# Directions:
Draw out every line with the word "that" from the listing below.

[Data start]

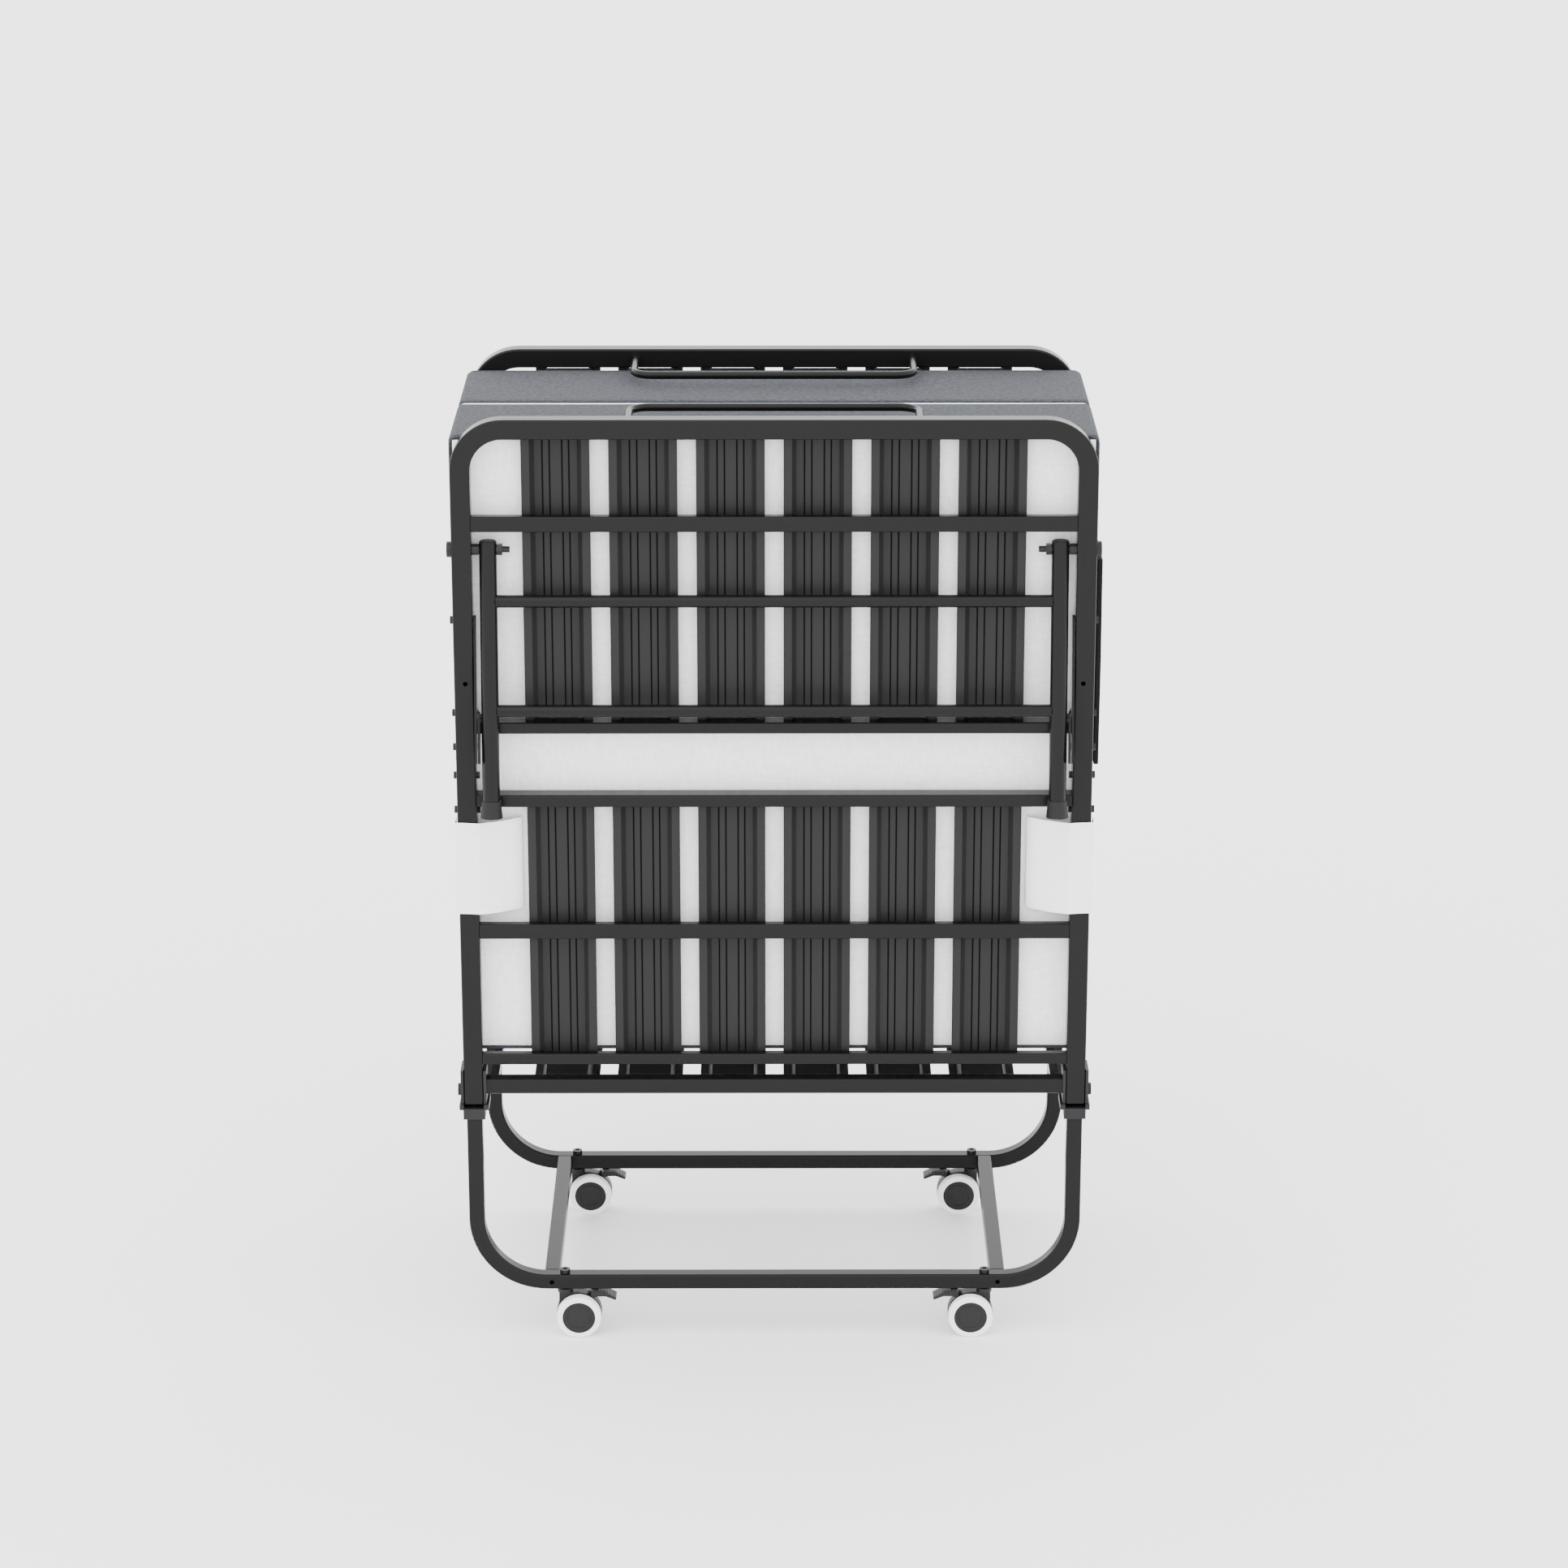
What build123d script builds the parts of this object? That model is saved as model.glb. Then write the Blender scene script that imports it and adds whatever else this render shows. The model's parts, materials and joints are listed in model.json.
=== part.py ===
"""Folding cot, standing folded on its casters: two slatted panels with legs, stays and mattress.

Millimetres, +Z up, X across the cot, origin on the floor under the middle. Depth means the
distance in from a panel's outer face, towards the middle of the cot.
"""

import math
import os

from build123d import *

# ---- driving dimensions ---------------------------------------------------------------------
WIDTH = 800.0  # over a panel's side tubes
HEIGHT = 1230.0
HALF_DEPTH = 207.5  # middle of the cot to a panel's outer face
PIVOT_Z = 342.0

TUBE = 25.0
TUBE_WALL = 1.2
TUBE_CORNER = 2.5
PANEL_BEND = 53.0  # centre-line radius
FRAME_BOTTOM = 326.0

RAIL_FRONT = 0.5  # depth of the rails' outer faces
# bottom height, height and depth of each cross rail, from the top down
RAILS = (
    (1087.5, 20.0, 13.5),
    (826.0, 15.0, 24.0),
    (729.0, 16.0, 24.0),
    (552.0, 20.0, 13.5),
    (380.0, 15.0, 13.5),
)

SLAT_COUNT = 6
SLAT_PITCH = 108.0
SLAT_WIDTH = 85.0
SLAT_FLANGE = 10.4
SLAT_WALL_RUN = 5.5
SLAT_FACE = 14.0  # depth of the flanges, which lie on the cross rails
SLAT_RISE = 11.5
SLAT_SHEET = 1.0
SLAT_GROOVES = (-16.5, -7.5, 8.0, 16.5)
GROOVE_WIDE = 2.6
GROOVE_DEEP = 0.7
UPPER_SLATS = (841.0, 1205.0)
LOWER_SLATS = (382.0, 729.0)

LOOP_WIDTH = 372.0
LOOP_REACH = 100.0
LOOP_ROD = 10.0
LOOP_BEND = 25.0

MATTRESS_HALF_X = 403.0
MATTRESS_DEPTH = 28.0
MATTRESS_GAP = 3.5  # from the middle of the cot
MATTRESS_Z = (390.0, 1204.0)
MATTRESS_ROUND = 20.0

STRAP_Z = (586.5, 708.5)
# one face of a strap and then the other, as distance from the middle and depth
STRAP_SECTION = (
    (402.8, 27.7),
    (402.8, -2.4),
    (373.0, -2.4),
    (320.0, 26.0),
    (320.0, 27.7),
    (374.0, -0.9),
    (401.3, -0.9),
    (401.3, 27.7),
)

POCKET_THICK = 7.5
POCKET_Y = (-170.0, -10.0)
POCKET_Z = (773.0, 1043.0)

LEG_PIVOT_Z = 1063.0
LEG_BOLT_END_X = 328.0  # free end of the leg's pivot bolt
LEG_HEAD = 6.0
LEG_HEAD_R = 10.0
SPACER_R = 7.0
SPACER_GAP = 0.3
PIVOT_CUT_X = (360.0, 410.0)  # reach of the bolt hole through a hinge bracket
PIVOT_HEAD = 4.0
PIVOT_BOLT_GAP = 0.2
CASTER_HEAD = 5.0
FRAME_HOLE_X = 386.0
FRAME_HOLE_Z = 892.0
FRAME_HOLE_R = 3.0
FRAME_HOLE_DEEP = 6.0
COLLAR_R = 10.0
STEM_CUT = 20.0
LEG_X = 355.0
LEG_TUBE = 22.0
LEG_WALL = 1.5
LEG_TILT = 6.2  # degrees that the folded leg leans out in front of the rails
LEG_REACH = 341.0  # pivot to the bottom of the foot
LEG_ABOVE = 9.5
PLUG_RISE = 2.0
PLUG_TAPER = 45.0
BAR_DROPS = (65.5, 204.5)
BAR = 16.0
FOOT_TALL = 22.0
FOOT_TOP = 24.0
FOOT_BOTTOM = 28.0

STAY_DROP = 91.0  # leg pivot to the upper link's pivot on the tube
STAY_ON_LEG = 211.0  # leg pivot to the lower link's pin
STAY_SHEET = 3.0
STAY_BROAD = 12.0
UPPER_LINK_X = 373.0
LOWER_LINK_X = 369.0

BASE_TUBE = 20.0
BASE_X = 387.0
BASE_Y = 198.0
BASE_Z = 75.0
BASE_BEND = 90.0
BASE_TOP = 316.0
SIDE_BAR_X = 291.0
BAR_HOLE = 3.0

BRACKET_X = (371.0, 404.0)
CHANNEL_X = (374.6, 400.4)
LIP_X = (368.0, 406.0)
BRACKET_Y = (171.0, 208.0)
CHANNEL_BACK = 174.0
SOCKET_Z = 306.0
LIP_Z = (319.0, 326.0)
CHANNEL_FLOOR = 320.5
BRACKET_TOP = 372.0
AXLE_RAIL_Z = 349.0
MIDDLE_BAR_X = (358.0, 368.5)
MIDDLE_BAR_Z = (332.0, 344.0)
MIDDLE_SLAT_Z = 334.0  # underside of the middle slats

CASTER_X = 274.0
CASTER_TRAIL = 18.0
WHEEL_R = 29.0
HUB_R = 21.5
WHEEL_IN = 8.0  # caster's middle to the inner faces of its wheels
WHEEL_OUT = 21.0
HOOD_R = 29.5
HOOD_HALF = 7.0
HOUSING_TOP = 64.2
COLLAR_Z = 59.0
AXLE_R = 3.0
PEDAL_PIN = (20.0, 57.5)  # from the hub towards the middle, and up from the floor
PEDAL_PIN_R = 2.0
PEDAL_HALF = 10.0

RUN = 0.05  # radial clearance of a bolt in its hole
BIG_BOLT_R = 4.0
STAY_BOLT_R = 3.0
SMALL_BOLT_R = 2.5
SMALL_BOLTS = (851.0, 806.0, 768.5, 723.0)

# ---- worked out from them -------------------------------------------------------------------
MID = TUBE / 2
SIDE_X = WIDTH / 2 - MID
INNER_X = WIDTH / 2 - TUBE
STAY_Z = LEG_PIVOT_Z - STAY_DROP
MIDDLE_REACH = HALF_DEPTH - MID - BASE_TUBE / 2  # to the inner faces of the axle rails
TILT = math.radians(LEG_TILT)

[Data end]

# The result:
What build123d script builds the parts of this object? That model is saved as model.glb. Then write the Blender scene script that imports it and adds whatever else this render shows. The model's parts, materials and joints are listed in model.json.
LEG_TILT = 6.2  # degrees that the folded leg leans out in front of the rails